Hmm, well I don't understand why I would get this result.

for document data/test/pos/10055_10.txt, the term most predictive of class 0 is can (index=652)
for document data/test/pos/10055_10.txt, the term most predictive of class 1 is best (index=492)

bpraveen92 commented 8 years ago

Try sorting them properly according to class label.

morlowsk commented 8 years ago

How do you sort terms by class label if they only have real valued coefficients? At the moment, I am just taking the maximum of the coefficients for the terms in the document if it's class_idx = 1, and the minimum otherwise. I don't understand how it would work for one label but not for the other.

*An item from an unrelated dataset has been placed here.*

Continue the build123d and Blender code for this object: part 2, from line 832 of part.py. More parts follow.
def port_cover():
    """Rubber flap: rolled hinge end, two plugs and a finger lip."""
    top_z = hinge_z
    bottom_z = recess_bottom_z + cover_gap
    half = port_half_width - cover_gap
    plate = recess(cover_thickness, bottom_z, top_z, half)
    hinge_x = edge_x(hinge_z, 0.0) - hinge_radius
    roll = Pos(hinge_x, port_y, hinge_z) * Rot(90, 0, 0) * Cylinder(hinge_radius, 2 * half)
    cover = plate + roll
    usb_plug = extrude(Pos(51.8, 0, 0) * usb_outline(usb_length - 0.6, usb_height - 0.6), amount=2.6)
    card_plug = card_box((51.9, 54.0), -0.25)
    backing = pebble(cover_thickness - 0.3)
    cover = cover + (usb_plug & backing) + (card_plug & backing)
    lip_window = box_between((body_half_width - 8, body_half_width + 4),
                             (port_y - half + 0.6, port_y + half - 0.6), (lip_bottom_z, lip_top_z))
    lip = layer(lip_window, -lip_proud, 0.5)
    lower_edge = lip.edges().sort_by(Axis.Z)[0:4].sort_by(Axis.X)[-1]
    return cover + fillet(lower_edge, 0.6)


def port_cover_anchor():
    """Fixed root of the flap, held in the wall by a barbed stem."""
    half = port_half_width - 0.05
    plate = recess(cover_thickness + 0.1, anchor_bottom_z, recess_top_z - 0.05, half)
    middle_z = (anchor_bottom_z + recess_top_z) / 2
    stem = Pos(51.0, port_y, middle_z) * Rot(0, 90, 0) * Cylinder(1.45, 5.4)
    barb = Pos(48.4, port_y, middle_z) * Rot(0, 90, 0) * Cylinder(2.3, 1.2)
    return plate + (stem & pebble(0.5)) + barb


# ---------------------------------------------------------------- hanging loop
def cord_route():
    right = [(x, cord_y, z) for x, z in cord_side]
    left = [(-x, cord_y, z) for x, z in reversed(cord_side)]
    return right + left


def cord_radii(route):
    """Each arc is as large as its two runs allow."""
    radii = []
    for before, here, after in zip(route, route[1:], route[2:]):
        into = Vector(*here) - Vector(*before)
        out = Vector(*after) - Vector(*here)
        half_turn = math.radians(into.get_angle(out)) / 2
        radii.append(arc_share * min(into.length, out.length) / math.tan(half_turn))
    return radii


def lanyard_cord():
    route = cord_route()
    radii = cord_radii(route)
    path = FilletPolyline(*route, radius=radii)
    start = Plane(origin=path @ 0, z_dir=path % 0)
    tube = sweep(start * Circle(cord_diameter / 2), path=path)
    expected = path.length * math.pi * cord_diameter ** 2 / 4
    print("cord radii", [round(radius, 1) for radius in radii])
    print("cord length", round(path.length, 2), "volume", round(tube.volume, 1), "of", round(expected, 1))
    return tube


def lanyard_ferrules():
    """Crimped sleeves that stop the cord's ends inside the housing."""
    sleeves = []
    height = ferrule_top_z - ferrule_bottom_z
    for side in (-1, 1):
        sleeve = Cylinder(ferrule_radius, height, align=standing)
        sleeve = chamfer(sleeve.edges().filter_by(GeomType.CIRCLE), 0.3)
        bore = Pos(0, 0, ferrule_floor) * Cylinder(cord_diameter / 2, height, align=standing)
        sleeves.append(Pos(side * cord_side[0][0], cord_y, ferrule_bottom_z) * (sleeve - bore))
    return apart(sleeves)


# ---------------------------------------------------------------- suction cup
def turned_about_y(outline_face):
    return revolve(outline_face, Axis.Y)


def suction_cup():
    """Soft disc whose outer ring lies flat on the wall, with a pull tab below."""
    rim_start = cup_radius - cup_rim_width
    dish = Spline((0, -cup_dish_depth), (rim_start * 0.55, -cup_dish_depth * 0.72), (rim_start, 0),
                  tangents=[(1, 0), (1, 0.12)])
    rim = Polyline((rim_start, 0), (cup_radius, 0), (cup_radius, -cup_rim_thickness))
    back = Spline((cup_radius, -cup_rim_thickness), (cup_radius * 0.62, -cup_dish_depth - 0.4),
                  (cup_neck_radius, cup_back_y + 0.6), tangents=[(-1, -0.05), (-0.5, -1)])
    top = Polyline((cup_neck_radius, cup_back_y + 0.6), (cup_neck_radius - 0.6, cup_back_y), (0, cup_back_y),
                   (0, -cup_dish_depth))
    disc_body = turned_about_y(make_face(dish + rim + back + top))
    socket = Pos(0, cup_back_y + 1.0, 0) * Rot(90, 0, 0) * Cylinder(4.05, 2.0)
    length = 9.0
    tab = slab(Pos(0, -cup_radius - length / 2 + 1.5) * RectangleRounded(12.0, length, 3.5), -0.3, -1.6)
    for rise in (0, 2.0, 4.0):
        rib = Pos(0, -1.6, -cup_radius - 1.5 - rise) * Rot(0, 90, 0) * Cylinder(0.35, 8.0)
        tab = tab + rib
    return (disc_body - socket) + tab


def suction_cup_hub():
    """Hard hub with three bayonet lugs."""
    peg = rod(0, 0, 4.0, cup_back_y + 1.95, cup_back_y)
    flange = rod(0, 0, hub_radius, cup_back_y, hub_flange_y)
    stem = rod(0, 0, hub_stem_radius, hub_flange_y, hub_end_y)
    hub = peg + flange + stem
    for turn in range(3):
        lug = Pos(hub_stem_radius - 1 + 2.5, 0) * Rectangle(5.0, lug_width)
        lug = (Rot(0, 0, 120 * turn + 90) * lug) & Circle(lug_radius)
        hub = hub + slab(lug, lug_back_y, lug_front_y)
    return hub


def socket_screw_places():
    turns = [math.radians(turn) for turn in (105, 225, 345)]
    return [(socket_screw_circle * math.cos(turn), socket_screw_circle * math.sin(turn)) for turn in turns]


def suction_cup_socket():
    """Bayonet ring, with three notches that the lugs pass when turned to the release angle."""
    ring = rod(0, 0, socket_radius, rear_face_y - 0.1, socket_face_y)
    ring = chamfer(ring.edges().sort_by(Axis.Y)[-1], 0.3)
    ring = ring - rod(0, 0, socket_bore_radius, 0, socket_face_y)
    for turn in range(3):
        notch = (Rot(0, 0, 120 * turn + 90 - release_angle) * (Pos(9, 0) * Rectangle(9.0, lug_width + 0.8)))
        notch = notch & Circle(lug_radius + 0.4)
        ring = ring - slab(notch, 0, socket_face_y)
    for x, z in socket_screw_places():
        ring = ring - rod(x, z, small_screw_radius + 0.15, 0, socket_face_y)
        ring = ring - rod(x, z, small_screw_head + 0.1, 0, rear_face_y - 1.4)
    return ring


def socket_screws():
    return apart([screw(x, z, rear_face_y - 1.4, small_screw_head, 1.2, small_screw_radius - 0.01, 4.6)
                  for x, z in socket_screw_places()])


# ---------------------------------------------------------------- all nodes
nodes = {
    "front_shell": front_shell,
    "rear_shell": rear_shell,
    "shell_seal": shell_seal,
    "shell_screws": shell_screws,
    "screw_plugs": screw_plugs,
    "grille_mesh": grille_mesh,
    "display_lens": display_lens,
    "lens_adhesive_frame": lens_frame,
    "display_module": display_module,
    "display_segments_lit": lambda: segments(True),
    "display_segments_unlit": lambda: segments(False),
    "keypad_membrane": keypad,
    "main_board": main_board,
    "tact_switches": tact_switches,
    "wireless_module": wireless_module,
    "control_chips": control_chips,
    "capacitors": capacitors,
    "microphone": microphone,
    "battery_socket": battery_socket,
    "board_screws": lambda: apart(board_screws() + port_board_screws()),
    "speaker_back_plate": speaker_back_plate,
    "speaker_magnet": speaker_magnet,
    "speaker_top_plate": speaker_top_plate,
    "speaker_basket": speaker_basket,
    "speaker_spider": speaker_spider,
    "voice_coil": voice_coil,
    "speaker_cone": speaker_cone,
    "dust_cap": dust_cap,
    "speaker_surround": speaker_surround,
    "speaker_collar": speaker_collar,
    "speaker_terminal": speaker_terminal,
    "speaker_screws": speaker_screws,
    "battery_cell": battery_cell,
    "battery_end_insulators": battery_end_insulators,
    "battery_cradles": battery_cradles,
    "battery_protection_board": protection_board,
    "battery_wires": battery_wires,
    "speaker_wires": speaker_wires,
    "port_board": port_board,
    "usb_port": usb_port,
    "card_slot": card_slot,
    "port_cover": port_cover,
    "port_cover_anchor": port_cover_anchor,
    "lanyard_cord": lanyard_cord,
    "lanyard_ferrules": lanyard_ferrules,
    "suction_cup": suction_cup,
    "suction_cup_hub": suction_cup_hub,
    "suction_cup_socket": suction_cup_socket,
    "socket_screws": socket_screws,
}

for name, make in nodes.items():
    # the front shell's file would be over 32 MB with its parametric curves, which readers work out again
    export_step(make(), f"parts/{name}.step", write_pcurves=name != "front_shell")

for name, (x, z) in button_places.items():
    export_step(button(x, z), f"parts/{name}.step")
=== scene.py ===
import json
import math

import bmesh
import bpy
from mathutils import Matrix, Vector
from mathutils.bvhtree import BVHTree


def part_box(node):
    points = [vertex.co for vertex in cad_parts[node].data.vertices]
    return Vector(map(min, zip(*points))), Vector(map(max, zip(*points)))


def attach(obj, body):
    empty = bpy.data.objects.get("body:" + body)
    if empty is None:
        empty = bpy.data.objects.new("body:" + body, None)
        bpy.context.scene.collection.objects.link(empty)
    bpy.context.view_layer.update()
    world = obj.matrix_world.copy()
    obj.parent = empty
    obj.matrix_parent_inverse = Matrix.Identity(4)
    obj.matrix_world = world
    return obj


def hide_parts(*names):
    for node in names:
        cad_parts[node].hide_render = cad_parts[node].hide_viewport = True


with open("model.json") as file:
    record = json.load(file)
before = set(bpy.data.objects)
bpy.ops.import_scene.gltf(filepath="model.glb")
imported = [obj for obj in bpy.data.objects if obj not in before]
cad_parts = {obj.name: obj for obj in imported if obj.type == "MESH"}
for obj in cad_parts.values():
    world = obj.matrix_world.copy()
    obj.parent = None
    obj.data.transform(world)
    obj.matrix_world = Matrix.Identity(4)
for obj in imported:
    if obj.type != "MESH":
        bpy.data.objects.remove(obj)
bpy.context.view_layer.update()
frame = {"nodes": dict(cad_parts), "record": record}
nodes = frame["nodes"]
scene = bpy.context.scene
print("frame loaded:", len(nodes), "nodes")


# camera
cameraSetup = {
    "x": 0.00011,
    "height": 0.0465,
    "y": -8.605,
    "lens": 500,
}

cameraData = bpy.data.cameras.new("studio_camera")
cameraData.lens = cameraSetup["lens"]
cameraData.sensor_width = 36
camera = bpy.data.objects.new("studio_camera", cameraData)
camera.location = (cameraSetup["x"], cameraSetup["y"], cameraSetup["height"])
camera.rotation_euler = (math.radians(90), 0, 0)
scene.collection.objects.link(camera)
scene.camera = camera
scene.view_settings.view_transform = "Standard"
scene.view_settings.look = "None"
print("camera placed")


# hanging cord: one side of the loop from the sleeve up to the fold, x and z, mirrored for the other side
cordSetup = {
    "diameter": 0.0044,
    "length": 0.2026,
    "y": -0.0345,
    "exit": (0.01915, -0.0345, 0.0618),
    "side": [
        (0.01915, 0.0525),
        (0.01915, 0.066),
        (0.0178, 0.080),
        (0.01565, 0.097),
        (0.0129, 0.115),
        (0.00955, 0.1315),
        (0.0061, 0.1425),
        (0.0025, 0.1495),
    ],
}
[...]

bpraveen92 commented 8 years ago

ya that's what I meant.

aronwc commented 8 years ago

I don't think the term "can" appears in document data/test/pos/10055_10.txt, so perhaps something is wrong with how you're mapping words to indices?

Perhaps clearing memory and running from scratch will resolve some problems.

morlowsk commented 8 years ago

Yeah wiping memory clean and running it over again didn't help. Where do we map words to indices again? Things were just fine until this function.

AndrewLu1992 commented 8 years ago

Hi, coefficients in clf.coef_() is naturally corresponding to the terms learned in do_vectorize(). And at this stage each entry is a binary value. Rule out all terms that does not appear in the given document. Hope this can help you.

hparik11 commented 8 years ago

Hi,

Still I don't understand this most_predictive_term_in_doc() function. Could you please elaborate?

AndrewLu1992 commented 8 years ago

Coefficients of regression model learned by clf is one per word in the whole vocabulary. But in a specific document it just contains a small subset of the total vocabulary. You are going to find the most predictive words for this small subset.

hparik11 commented 8 years ago

Oh okay. Thank you.